- Supplied material:
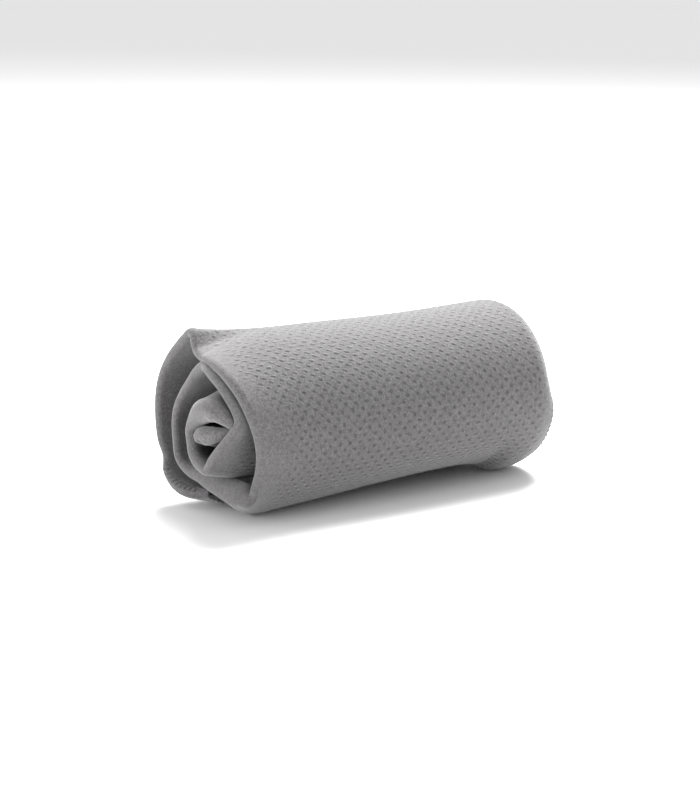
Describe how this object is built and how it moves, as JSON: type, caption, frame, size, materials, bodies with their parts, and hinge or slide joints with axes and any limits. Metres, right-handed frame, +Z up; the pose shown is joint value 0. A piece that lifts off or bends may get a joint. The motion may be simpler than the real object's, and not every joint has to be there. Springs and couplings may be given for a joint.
{
  "type": "rolled towel",
  "caption": "Quick-dry towel of knitted mesh cloth, folded once lengthwise and loosely rolled on its side; its outer half turn unrolls flat towards the back.",
  "frame": {"origin": "centre of the bounding box's underside, on the surface the towel lies on", "axes": "+Z up, +X along the roll from the folded end to the hemmed end, -Y to the front"},
  "size_m": [0.154, 0.0726, 0.0714],
  "materials": {
    "towel_knit": "matte knitted mesh, brushed",
    "overlock_thread": "matte thread"
  },
  "bodies": {
    "tail": {"tail_panel": "towel_knit", "tail_long_hem_outer": "overlock_thread", "tail_long_hem_inner": "overlock_thread", "tail_short_hem_outer": "overlock_thread", "tail_short_hem_inner": "overlock_thread"},
    "back_1": {"back_1_panel": "towel_knit", "back_1_long_hem_outer": "overlock_thread", "back_1_long_hem_inner": "overlock_thread"},
    "back_2": {"back_2_panel": "towel_knit", "back_2_long_hem_outer": "overlock_thread", "back_2_long_hem_inner": "overlock_thread"},
    "back_3": {"back_3_panel": "towel_knit", "back_3_long_hem_outer": "overlock_thread", "back_3_long_hem_inner": "overlock_thread"},
    "roll": {"front_panel": "towel_knit", "front_long_hem_outer": "overlock_thread", "front_long_hem_inner": "overlock_thread", "second_turn_panel": "towel_knit", "second_turn_long_hem_outer": "overlock_thread", "second_turn_long_hem_inner": "overlock_thread", "third_turn_panel": "towel_knit", "third_turn_long_hem_outer": "overlock_thread", "third_turn_long_hem_inner": "overlock_thread", "core_panel": "towel_knit", "core_long_hem_outer": "overlock_thread", "core_long_hem_inner": "overlock_thread", "core_short_hem_outer": "overlock_thread", "core_short_hem_inner": "overlock_thread"}
  },
  "joints": [
    {"name": "unroll_1", "type": "hinge", "parent": "tail", "child": "back_1", "pos_m": [0, 0.01562, 0.00142], "axis": [-1, 0, 0], "range_deg": [0, 45]},
    {"name": "unroll_2", "type": "hinge", "parent": "back_1", "child": "back_2", "pos_m": [0, 0.03442, 0.02087], "axis": [-1, 0, 0], "range_deg": [0, 45]},
    {"name": "unroll_3", "type": "hinge", "parent": "back_2", "child": "back_3", "pos_m": [0, 0.03442, 0.04938], "axis": [-1, 0, 0], "range_deg": [0, 45]},
    {"name": "unroll_4", "type": "hinge", "parent": "back_3", "child": "roll", "pos_m": [0, 0.01426, 0.06954], "axis": [-1, 0, 0], "range_deg": [0, 45]}
  ],
  "couplings": [
    {"joint": "unroll_2", "follows": "unroll_1", "ratio": 1},
    {"joint": "unroll_3", "follows": "unroll_1", "ratio": 1},
    {"joint": "unroll_4", "follows": "unroll_1", "ratio": 1}
  ]
}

- Task statement:
Reproduce the listing shown above in its entirety, exactly.

- The reply:
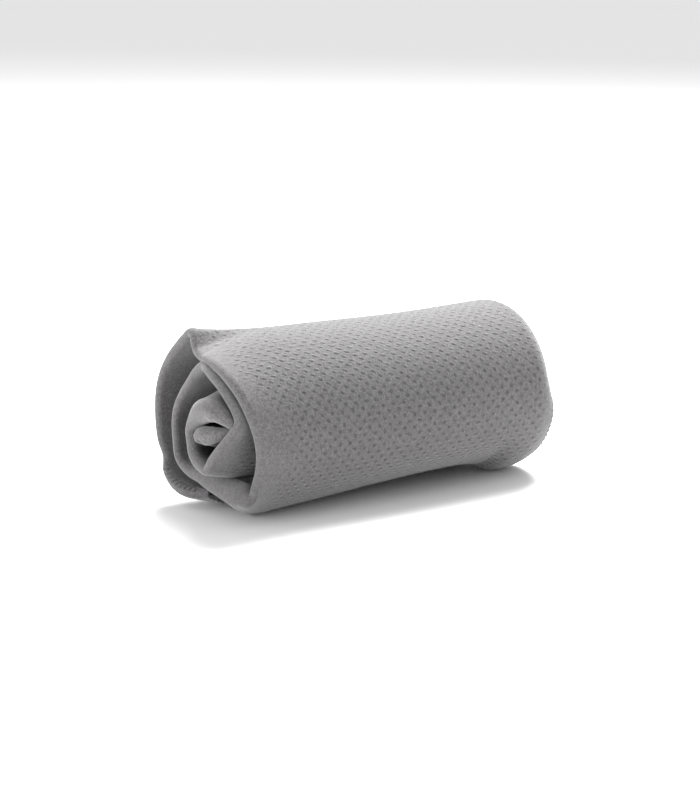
Describe how this object is built and how it moves, as JSON: type, caption, frame, size, materials, bodies with their parts, and hinge or slide joints with axes and any limits. Metres, right-handed frame, +Z up; the pose shown is joint value 0. A piece that lifts off or bends may get a joint. The motion may be simpler than the real object's, and not every joint has to be there. Springs and couplings may be given for a joint.
{
  "type": "rolled towel",
  "caption": "Quick-dry towel of knitted mesh cloth, folded once lengthwise and loosely rolled on its side; its outer half turn unrolls flat towards the back.",
  "frame": {"origin": "centre of the bounding box's underside, on the surface the towel lies on", "axes": "+Z up, +X along the roll from the folded end to the hemmed end, -Y to the front"},
  "size_m": [0.154, 0.0726, 0.0714],
  "materials": {
    "towel_knit": "matte knitted mesh, brushed",
    "overlock_thread": "matte thread"
  },
  "bodies": {
    "tail": {"tail_panel": "towel_knit", "tail_long_hem_outer": "overlock_thread", "tail_long_hem_inner": "overlock_thread", "tail_short_hem_outer": "overlock_thread", "tail_short_hem_inner": "overlock_thread"},
    "back_1": {"back_1_panel": "towel_knit", "back_1_long_hem_outer": "overlock_thread", "back_1_long_hem_inner": "overlock_thread"},
    "back_2": {"back_2_panel": "towel_knit", "back_2_long_hem_outer": "overlock_thread", "back_2_long_hem_inner": "overlock_thread"},
    "back_3": {"back_3_panel": "towel_knit", "back_3_long_hem_outer": "overlock_thread", "back_3_long_hem_inner": "overlock_thread"},
    "roll": {"front_panel": "towel_knit", "front_long_hem_outer": "overlock_thread", "front_long_hem_inner": "overlock_thread", "second_turn_panel": "towel_knit", "second_turn_long_hem_outer": "overlock_thread", "second_turn_long_hem_inner": "overlock_thread", "third_turn_panel": "towel_knit", "third_turn_long_hem_outer": "overlock_thread", "third_turn_long_hem_inner": "overlock_thread", "core_panel": "towel_knit", "core_long_hem_outer": "overlock_thread", "core_long_hem_inner": "overlock_thread", "core_short_hem_outer": "overlock_thread", "core_short_hem_inner": "overlock_thread"}
  },
  "joints": [
    {"name": "unroll_1", "type": "hinge", "parent": "tail", "child": "back_1", "pos_m": [0, 0.01562, 0.00142], "axis": [-1, 0, 0], "range_deg": [0, 45]},
    {"name": "unroll_2", "type": "hinge", "parent": "back_1", "child": "back_2", "pos_m": [0, 0.03442, 0.02087], "axis": [-1, 0, 0], "range_deg": [0, 45]},
    {"name": "unroll_3", "type": "hinge", "parent": "back_2", "child": "back_3", "pos_m": [0, 0.03442, 0.04938], "axis": [-1, 0, 0], "range_deg": [0, 45]},
    {"name": "unroll_4", "type": "hinge", "parent": "back_3", "child": "roll", "pos_m": [0, 0.01426, 0.06954], "axis": [-1, 0, 0], "range_deg": [0, 45]}
  ],
  "couplings": [
    {"joint": "unroll_2", "follows": "unroll_1", "ratio": 1},
    {"joint": "unroll_3", "follows": "unroll_1", "ratio": 1},
    {"joint": "unroll_4", "follows": "unroll_1", "ratio": 1}
  ]
}